• _Task statement_:
Your task is to copy the lines between the line containing "for item in" and the line containing "obj.parent = None", counting both of those lines, and to emit nothing more.

• _Dataset content_:
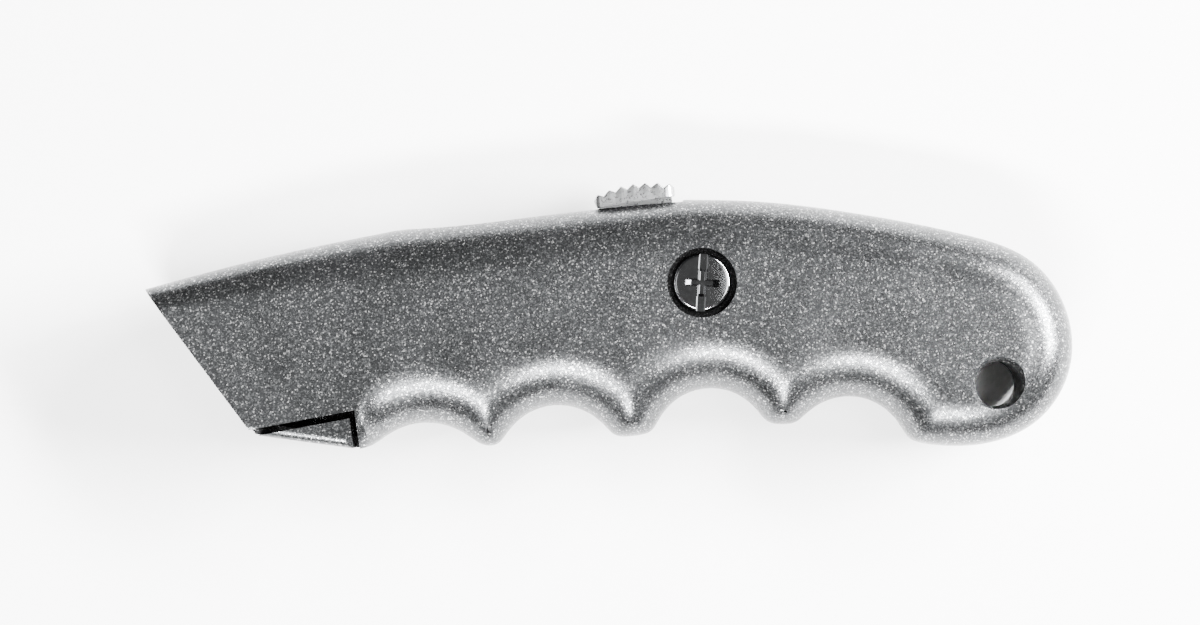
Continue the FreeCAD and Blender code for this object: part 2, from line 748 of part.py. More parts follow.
def latch_piece(seat):
    """Leaf spring on the rail whose bump clicks into the notches of the track."""
    body = new_body("latch_spring", TRACK_FRAME)
    thin = size("latch_thickness")
    lower = [(-28.6, seat), (-23.5, seat), (-13.6, track_underside - 1.0), (-12.4, track_underside + 0.05),
             (-11.6, track_underside + 0.05), (-10.4, track_underside - 1.0), (-9.4, track_underside - 1.3)]
    upper = [(along, up + thin) for along, up in reversed(lower)]
    near_side = -3.95
    slab(body, "leaf", lower + upper, near_side - size("latch_width"), near_side)
    hole = new_sketch(body, "leaf_hole_sketch", "XZ_Plane", -(seat + 1))
    draw_circle(hole, -26.5, -5.1, "sizes.rivet_diameter / 2 + 0.02")
    pocket(body, "leaf_hole", hole, 2.0, along_normal=True)
    return body


def rivet_piece(seat):
    """Rivet that holds the leaf spring on the rail."""
    rivet_at = Placement(Vector(-26.5, seat, -5.1), Rotation(Vector(1, 0, 0), -90))
    body = new_body("latch_rivet", TRACK_FRAME.multiply(rivet_at))
    radius = size("rivet_diameter") / 2
    thin = size("latch_thickness")
    profile = new_sketch(body, "rivet_profile", "XZ_Plane")
    draw_polygon(profile, [(0, -2.4), (radius, -2.4), (radius, thin), (radius + 0.4, thin),
                           (radius + 0.3, thin + 0.35), (0, thin + 0.5)])
    revolution(body, "rivet_turning", profile)
    return body


# ---------------------------------------------------------------- assembly

carrier, latch_seat = carrier_piece()
button, button_foot = button_piece()

nodes = [carrier, button]
nodes.append(screw_piece())
nodes.append(pin_piece())
nodes.append(coil_piece(button_foot))
nodes.append(latch_piece(latch_seat))
nodes.append(rivet_piece(latch_seat))
nodes.append(blade_piece("blade", TRACK_FRAME.multiply(Placement(Vector(blade_tip, blade_edge, 0), Rotation()))))
for number in range(SPARE_BLADES):
    height = STACK_SEAT + blade_half + 0.01 + number * (2 * blade_half + 0.01)
    stacked = Placement(Vector(0, 0, height), Rotation()).multiply(STACK_FRAME)
    nodes.append(blade_piece("spare_blade_%d" % (number + 1), stacked))

form = form_feature("handle_form", handle_form(0, size("nose_round"), size("edge_round"),
                                               size("groove_round"), size("chin_round")))
hollow = form_feature("handle_hollow", handle_form(wall, size("cavity_nose_round"),
                                                   size("cavity_edge_round"),
                                                   size("cavity_groove_round"),
                                                   size("cavity_nose_round")))
nodes.extend(shell_halves(form, hollow))
doc.recompute()

for item in doc.Objects:
    if "Invalid" in item.State or "Error" in item.State:
        raise RuntimeError("%s was not built: %s" % (item.Name, item.State))

os.makedirs("parts", exist_ok=True)
for node in nodes:
    shape = node.Shape
    if shape.isNull() or not shape.isValid() or len(shape.Solids) != 1:
        raise RuntimeError("%s has no single valid solid" % node.Label)
    print("%-18s volume %9.1f  x %7.2f %7.2f  y %7.2f %7.2f  z %6.2f %6.2f" % (
        node.Label, shape.Volume, shape.BoundBox.XMin, shape.BoundBox.XMax,
        shape.BoundBox.YMin, shape.BoundBox.YMax, shape.BoundBox.ZMin, shape.BoundBox.ZMax))
    shape.exportStep("parts/%s.step" % node.Label)
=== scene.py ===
"""Looks of a retractable utility knife with a die-cast handle, laid out as a Blender add-on.

The knife lies on its far side.  X runs from the nose to the butt, Y from the finger grooves up to
the thumb button, and Z up through the thickness.  Lengths inside the builders are millimetres in
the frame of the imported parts, and become metres only when a mesh is made.
"""
import math

import bmesh
import bpy
import numpy as np
from bpy.props import FloatProperty, IntProperty, PointerProperty
from bpy.types import Operator, Panel, PropertyGroup
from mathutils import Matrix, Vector


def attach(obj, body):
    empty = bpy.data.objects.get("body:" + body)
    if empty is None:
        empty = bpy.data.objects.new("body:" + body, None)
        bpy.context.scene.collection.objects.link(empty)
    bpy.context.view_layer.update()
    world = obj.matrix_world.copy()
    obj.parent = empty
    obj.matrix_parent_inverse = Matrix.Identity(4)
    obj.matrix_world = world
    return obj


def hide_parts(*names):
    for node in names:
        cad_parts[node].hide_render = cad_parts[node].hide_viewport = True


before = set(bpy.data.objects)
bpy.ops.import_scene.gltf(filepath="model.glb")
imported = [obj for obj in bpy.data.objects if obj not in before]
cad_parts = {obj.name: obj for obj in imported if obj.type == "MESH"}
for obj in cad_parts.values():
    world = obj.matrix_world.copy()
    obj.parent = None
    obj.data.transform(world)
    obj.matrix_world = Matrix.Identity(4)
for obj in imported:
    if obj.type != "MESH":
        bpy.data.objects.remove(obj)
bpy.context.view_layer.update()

bl_info = {
    "name": "Utility Knife",
    "version": (1, 0, 0),
    "blender": (4, 5, 0),
    "location": "View3D > Sidebar > Knife",
    "description": "Builds the looks of a utility knife around its packed parts",
    "category": "Object",
}

MM = 0.001
HALF = 10.5
NOSE_HALF = 5.8
TILT = math.radians(5.8)

# Reach over the face and drop down the side of the rim's rounding, at the nose and along the chin.
NOSE_REACH, NOSE_DROP = 4.2, 3.8
CHIN_REACH, CHIN_DROP = 1.6, 1.5

CROWN_RADIUS = 22.0
CAMERA_DISTANCE = 0.87
VIEW_WIDTH = 0.205

# Side view of the handle without its grooves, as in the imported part: two curves and two straights.
TOP_POINTS = [(-94.4, 8.6), (-71.5, 12.1), (-50.6, 14.25)]
TRACK_END = (-1.65, 14.5)
GRIP_POINTS = [
    (9, 14.0), (26, 12.0), (44.6, 8.4), (57.0, 3.2), (63.2, -12.4), (57.2, -23.6), (45.6, -27.8),
    (31, -26.3), (15.0, -24.3), (-11.6, -26.2), (-36.6, -28.1), (-57.6, -28.35),
]
HEEL = (-78.2, -18.1)
GROOVES = np.array([(-46.7, -35.5, 11.6), (-24.3, -31.2, 10.3), (1.7, -27.9, 9.9), (25.2, -29.6, 10.2)])


# ------------------------------------------------------------------ settings

class KnifeHandleSettings(PropertyGroup):
    """Sizes of the handle's roundings"""
    groove_width: FloatProperty(name="Groove rounding width", unit="LENGTH", default=10.3 * MM,
                                description="How far the rounding of the grooves reaches over the face")
    groove_depth: FloatProperty(name="Groove rounding depth", unit="LENGTH", default=8.9 * MM,
                                description="How far that rounding reaches down the thickness")
    back_width: FloatProperty(name="Back rounding width", unit="LENGTH", default=9.2 * MM,
                              description="Reach over the face of the rounding along the back and butt")
    back_depth: FloatProperty(name="Back rounding depth", unit="LENGTH", default=7.8 * MM,
                              description="Reach down the thickness of the rounding along the back and butt")
    blend: FloatProperty(name="Blend per millimetre", default=1.2,
                         description="Sharpness of the ridges between the grooves")
    stations: IntProperty(name="Stations", default=420, description="Sections from the nose to the butt")


class KnifeDetailSettings(PropertyGroup):
    """Sizes of the button, the screw and the coating"""
    tooth_pitch: FloatProperty(name="Tooth pitch", unit="LENGTH", default=2.07 * MM,
                               description="Distance between two peaks of the thumb button")
    tooth_depth: FloatProperty(name="Tooth depth", unit="LENGTH", default=0.8 * MM,
                               description="Height of the thumb button's teeth")
    slot_turn: FloatProperty(name="Slot turn", subtype="ANGLE", default=math.radians(-3.5),
                             description="How far the screw's slot is turned from upright")
    thread_pitch: FloatProperty(name="Thread pitch", unit="LENGTH", default=0.8 * MM,
                                description="Rise of the screw's thread in one turn")
    grain: FloatProperty(name="Coat grain", unit="LENGTH", default=0.21 * MM,
                         description="Size of the coating's grains")


# ------------------------------------------------------------------ arrays and meshes

def track_to_case(points):
    """Turn points given along and up the track into the handle's X and Y."""
    points = np.asarray(points, float)
    along, up = points[..., 0], points[..., 1]
    x = along * math.cos(TILT) - up * math.sin(TILT)
    y = along * math.sin(TILT) + up * math.cos(TILT)
    return np.stack([x, y], axis=-1)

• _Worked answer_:
for item in doc.Objects:
    if "Invalid" in item.State or "Error" in item.State:
        raise RuntimeError("%s was not built: %s" % (item.Name, item.State))

os.makedirs("parts", exist_ok=True)
for node in nodes:
    shape = node.Shape
    if shape.isNull() or not shape.isValid() or len(shape.Solids) != 1:
        raise RuntimeError("%s has no single valid solid" % node.Label)
    print("%-18s volume %9.1f  x %7.2f %7.2f  y %7.2f %7.2f  z %6.2f %6.2f" % (
        node.Label, shape.Volume, shape.BoundBox.XMin, shape.BoundBox.XMax,
        shape.BoundBox.YMin, shape.BoundBox.YMax, shape.BoundBox.ZMin, shape.BoundBox.ZMax))
    shape.exportStep("parts/%s.step" % node.Label)
=== scene.py ===
"""Looks of a retractable utility knife with a die-cast handle, laid out as a Blender add-on.

The knife lies on its far side.  X runs from the nose to the butt, Y from the finger grooves up to
the thumb button, and Z up through the thickness.  Lengths inside the builders are millimetres in
the frame of the imported parts, and become metres only when a mesh is made.
"""
import math

import bmesh
import bpy
import numpy as np
from bpy.props import FloatProperty, IntProperty, PointerProperty
from bpy.types import Operator, Panel, PropertyGroup
from mathutils import Matrix, Vector


def attach(obj, body):
    empty = bpy.data.objects.get("body:" + body)
    if empty is None:
        empty = bpy.data.objects.new("body:" + body, None)
        bpy.context.scene.collection.objects.link(empty)
    bpy.context.view_layer.update()
    world = obj.matrix_world.copy()
    obj.parent = empty
    obj.matrix_parent_inverse = Matrix.Identity(4)
    obj.matrix_world = world
    return obj


def hide_parts(*names):
    for node in names:
        cad_parts[node].hide_render = cad_parts[node].hide_viewport = True


before = set(bpy.data.objects)
bpy.ops.import_scene.gltf(filepath="model.glb")
imported = [obj for obj in bpy.data.objects if obj not in before]
cad_parts = {obj.name: obj for obj in imported if obj.type == "MESH"}
for obj in cad_parts.values():
    world = obj.matrix_world.copy()
    obj.parent = None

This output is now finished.